Factor utama kemungkinan masih berlanjutnya kebencian dan kekerasan atas agama dikarenakan sebagian masyarakat masih lebih memuliakan agama dibandingkan dengan Tuhan. Dimana setiap agama fungsinya pastinya adalah untuk mendekatkan diri dengan Tuhan,dimana harus dilakukan dengan kesucian hati yang terpancar dari perbuatan kasih sayang. Karena kecenderungan lebih memuliakan agama dibandingkan dengan Tuhan,makalah kebenaran selalu dikotak-kotakkan menurut agama masing-masing,sehingga apabila ada sikap berbeda dari ajaran yang diyakini padahal perbuatan tersebut baik segera dicurigai dan harus disingkirkan,dilawan,kalau perlu dengan tindak kekerasan. Hingga pada akhirnya muncul pertanyaan yang sangat medasar yaitu “Buat apa agama kalau memecah belah antara kita?” komenter tersebut diungkapkan dalam suatu acara mahasiswa Lintas Agama Se-Bali 5-7 agustus 2010. Mengutip sebuah ajaran dasar kasih saying bagi umat Hindu yaitu “Tri Hita Karana” yang mengatakan bahwa harus terjalin hubungan harmonis antara manusia dengan Tuhan,dengan Manusia,dan dengan Lingkungan. Maka manusialah yang menjadi titik dari perkembangan keadilan dan keadaban bagi kemajuan manusia serta Negara itu sendiri.
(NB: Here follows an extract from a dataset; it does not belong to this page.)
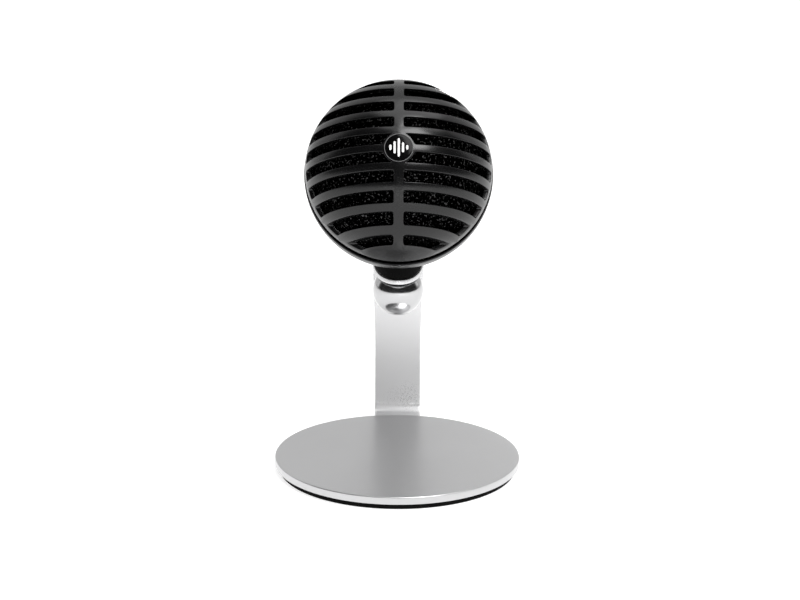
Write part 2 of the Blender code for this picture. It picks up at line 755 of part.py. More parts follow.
def main():
    mic_frame = frame_empty("mic_frame", BALL_CENTRE, 0.5 * math.pi - FACE_ELEVATION)
    stud_frame = frame_empty("stud_frame", BALL_CENTRE, math.pi + STUD_LEAN)
    stand_frame = frame_empty("stand_frame", (0.0, 0.0, 0.0), 0.0)
    make_rear_shell(mic_frame, stud_frame)
    make_trim_ring(mic_frame)
    make_grille(mic_frame)
    make_badge(mic_frame)
    make_foam(mic_frame)
    make_chassis(mic_frame)
    make_capsule(mic_frame)
    make_board(mic_frame)
    make_rear_panel(mic_frame)
    make_sockets(mic_frame)
    make_dial(mic_frame)
    make_buttons(mic_frame)
    make_base(stand_frame)
    make_arm(stand_frame)
    make_cradle_pad(stand_frame)
    make_thumbscrew(stud_frame)


main()
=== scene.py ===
"""Desktop microphone: the visible model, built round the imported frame.

Each sub-assembly is a class that holds its own sizes and builds its meshes in the
microphone's tilted frame, the stud's frame or the stand's frame. Finishes are frozen
dataclasses that write their own node trees.
"""

import json
import logging
import math
from dataclasses import dataclass, field
from enum import Enum
from typing import Any, Callable, Dict, List, Optional, Sequence, Tuple

import bmesh
import bpy
from mathutils import Matrix, Vector, noise


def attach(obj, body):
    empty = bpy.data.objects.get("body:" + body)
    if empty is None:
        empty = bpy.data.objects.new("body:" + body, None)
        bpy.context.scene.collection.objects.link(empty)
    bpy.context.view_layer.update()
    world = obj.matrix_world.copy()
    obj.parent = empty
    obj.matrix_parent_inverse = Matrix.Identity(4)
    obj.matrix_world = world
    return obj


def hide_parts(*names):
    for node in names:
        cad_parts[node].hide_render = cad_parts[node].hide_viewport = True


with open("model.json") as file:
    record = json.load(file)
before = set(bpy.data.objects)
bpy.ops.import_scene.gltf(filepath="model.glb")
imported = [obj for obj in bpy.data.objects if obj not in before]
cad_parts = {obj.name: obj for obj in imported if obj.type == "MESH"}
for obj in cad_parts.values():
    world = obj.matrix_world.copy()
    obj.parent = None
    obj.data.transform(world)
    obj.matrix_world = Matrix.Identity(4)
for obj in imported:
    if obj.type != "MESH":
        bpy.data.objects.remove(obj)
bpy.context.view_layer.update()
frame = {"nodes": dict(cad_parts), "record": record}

LOG = logging.getLogger("desktop_microphone")
MM = 0.001

Colour = Tuple[float, float, float]
Point2 = Tuple[float, float]
Point3 = Tuple[float, float, float]
Band = Tuple[float, float, float, float]


# ---------------------------------------------------------------------------- shader maths


class Field:
    """A shader socket that carries a number, with Python's arithmetic on it."""

    def __init__(self, graph: "Graph", socket: bpy.types.NodeSocket) -> None:
        """Wrap a socket.

        Args:
            graph: The node tree that the socket is in.
            socket: The output socket.
        """
        self.graph = graph
        self.socket = socket

    def _apply(self, operation: str, *values: Any) -> "Field":
        """Add one Math node over these values."""
        node = self.graph.node("ShaderNodeMath", {"operation": operation}, dict(enumerate(values)))
        return Field(self.graph, node.outputs[0])

    def __add__(self, other: Any) -> "Field":
        """Sum."""
        return self._apply("ADD", self, other)

    __radd__ = __add__

    def __sub__(self, other: Any) -> "Field":
        """Difference."""
        return self._apply("SUBTRACT", self, other)

    def __rsub__(self, other: Any) -> "Field":
        """Difference with the number first."""
        return self._apply("SUBTRACT", other, self)

    def __mul__(self, other: Any) -> "Field":
        """Product."""
        return self._apply("MULTIPLY", self, other)

    __rmul__ = __mul__

    def step(self, low: float, high: float) -> "Field":
        """Rise smoothly from 0 at low to 1 at high.

        Args:
            low: Value at which the result is 0.
            high: Value at which the result is 1.

        Returns:
            The smoothed and clamped field.
        """
        node = self.graph.node(
            "ShaderNodeMapRange", {"interpolation_type": "SMOOTHSTEP"},
            {"Value": self, "From Min": low, "From Max": high})
        return Field(self.graph, node.outputs[0])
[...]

Menurut Emile Durkheim,agama merupakan factor utama dalam masyarakat,dimana agama bukan hanya system gagasan,melainkan juga kekuatan moral. Setiap agama memiliki ruang lingkup yang suci dan kotor,dimana apabila seseorang telah melewati ataupun merusak ruang lingkup tersebut maka akan mendapatkan suatu sanksi. Dimana ditegaskan bahwa agama merupakan kaidah tertinggi didalam masyarakat.
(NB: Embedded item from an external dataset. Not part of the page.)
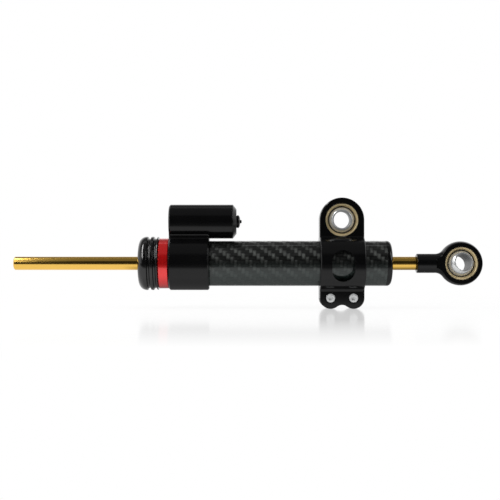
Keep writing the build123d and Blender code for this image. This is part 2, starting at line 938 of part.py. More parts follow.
def clamp():
    body = clamp_blank()
    body = chamfer(sharp_outline(body), edge_break)
    window = Pos(0, damper_height - window_drop) * SlotOverall(window_height, window_width, rotation=90)
    body -= extrude(Plane.XZ * window, clamp_ring_radius + overrun, both=True)
    race_bore = race_radius(clamp_radius) + run_gap
    body -= cross_bar(0, 0, race_bore, -clamp_ring_radius, clamp_ring_radius)
    body -= bar(-clamp_radius - overrun, clamp_radius + overrun, clamp_bore_radius)
    slit_top = damper_height - carbon_radius / 2
    body -= Pos(0, 0, slit_top) * Box(
        2 * (clamp_radius + overrun), slit_width, slit_top - lobe_height + 2 * lobe_radius,
        align=(Align.CENTER, Align.CENTER, Align.MAX),
    )
    head_floor = clamp_screw_head_height + clamp_screw_sunk - ear_thickness / 2
    head_bore = clamp_screw_head_radius + free_gap
    for side in (-1, 1):
        station = side * lobe_offset
        body -= cross_bar(station, lobe_height, clamp_screw_radius + seat_gap, -ear_thickness, ear_thickness)
        body -= cross_bar(station, lobe_height, head_bore, -ear_thickness, head_floor)
    return body


def sharp_outline(body):
    """Edges of the blank that run along neither X nor Y: its whole outer outline, front and back."""
    def runs_across(edge):
        start, end = edge @ 0, edge @ 1
        along_x = abs(end.Y - start.Y) < seat_gap and abs(end.Z - start.Z) < seat_gap
        along_y = abs(end.X - start.X) < seat_gap and abs(end.Z - start.Z) < seat_gap
        return not (edge.geom_type == GeomType.LINE and (along_x or along_y))
    return body.edges().filter_by(runs_across)


def clamp_screws():
    screws = []
    head_top = clamp_screw_sunk - ear_thickness / 2
    head_floor = head_top + clamp_screw_head_height
    shank_end = ear_thickness / 2 - clamp_screw_end_room
    for side in (-1, 1):
        station = side * lobe_offset
        head = cross_bar(station, lobe_height, clamp_screw_head_radius, head_top, head_floor)
        head = chamfer(head.edges().filter_by(GeomType.CIRCLE), fine_break)
        hexagon = Plane.XZ * RegularPolygon(clamp_screw_socket, 6, major_radius=False)
        socket_floor = Pos(station, head_top + clamp_screw_socket_depth, lobe_height)
        socket = socket_floor * extrude(hexagon, clamp_screw_socket_depth + overrun)
        shank = cross_bar(station, lobe_height, clamp_screw_radius, head_floor - fine_break, shank_end)
        screws.append(head + shank - socket)
    return Compound(children=screws)


pieces = {
    "valve_block": valve_block,
    "reservoir_plug": reservoir_plug,
    "plug_o_ring": plug_o_ring,
    "filler_screw": filler_screw,
    "filler_seal": filler_seal,
    "compensator_piston": compensator_piston,
    "compensator_o_ring": compensator_o_ring,
    "compensator_spring": compensator_spring,
    "detent_ring": detent_ring,
    "ring_screws": ring_screws,
    "detent_ball": detent_ball,
    "detent_spring": detent_spring,
    "stop_pin": stop_pin,
    "adjuster_knob": adjuster_knob,
    "knob_grub_screw": knob_grub_screw,
    "rotor": rotor,
    "rotor_o_ring": rotor_o_ring,
    "knob_wiper": knob_wiper,
    "left_bush": left_bush,
    "left_rod_seal": left_rod_seal,
    "inner_cylinder": inner_cylinder,
    "carbon_tube": carbon_tube,
    "tube_end_seals": tube_end_seals,
    "end_cap": end_cap,
    "end_cap_o_ring": end_cap_o_ring,
    "right_bush": right_bush,
    "right_rod_seal": right_rod_seal,
    "right_wiper": right_wiper,
    "piston": piston,
    "piston_ring": piston_ring,
    "piston_o_ring": piston_o_ring,
    "piston_circlips": piston_circlips,
    "rod": rod,
    "rod_eye": rod_eye,
    "eye_race": eye_race,
    "eye_ball": eye_ball,
    "clamp": clamp,
    "clamp_screws": clamp_screws,
    "clamp_race": clamp_race,
    "clamp_ball": clamp_ball,
}

os.makedirs("parts", exist_ok=True)
for node, make in pieces.items():
    export_step(make(), f"parts/{node}.step")
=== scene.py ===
"""Steering damper in a small white studio: finishes for the machined pieces, and the turned and
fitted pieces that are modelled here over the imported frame. Lengths are in metres."""
import json
import math

import bpy
from bpy.props import FloatProperty, FloatVectorProperty, IntProperty, PointerProperty
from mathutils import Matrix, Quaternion, Vector


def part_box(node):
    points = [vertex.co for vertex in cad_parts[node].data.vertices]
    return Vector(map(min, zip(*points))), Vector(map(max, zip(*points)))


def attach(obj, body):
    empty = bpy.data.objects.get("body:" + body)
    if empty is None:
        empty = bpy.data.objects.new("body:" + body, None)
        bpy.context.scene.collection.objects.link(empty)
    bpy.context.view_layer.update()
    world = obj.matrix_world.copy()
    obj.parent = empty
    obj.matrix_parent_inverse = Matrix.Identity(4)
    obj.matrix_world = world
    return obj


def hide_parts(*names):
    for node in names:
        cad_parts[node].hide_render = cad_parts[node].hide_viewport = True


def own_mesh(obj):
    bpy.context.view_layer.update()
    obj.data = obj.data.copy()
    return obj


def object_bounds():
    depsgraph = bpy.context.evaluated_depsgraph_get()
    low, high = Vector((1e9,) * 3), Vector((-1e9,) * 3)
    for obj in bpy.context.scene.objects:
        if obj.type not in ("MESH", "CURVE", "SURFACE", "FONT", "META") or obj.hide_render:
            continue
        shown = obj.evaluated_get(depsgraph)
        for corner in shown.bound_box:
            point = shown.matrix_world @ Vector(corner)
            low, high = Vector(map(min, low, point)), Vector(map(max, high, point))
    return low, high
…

Kalau saja sekarang Negara sedang terpuruk,melihat dari pendapat Emile Durkheim tersebut,maka dapat dikatakan bahwa tidak dijadikannya lagi agama sebagai system pengangan dalam masyarakat yang menuntut masyarakat dalam kebenaran,kebaikan,kejujuran dan kemuliaan. Gagalnya penerapan tersebut biasanya diakibatkan oleh salah tafsirnya pihak-pihak yang ada,sehingga tranformasi nilai-nilai pun gagal diwujudkan.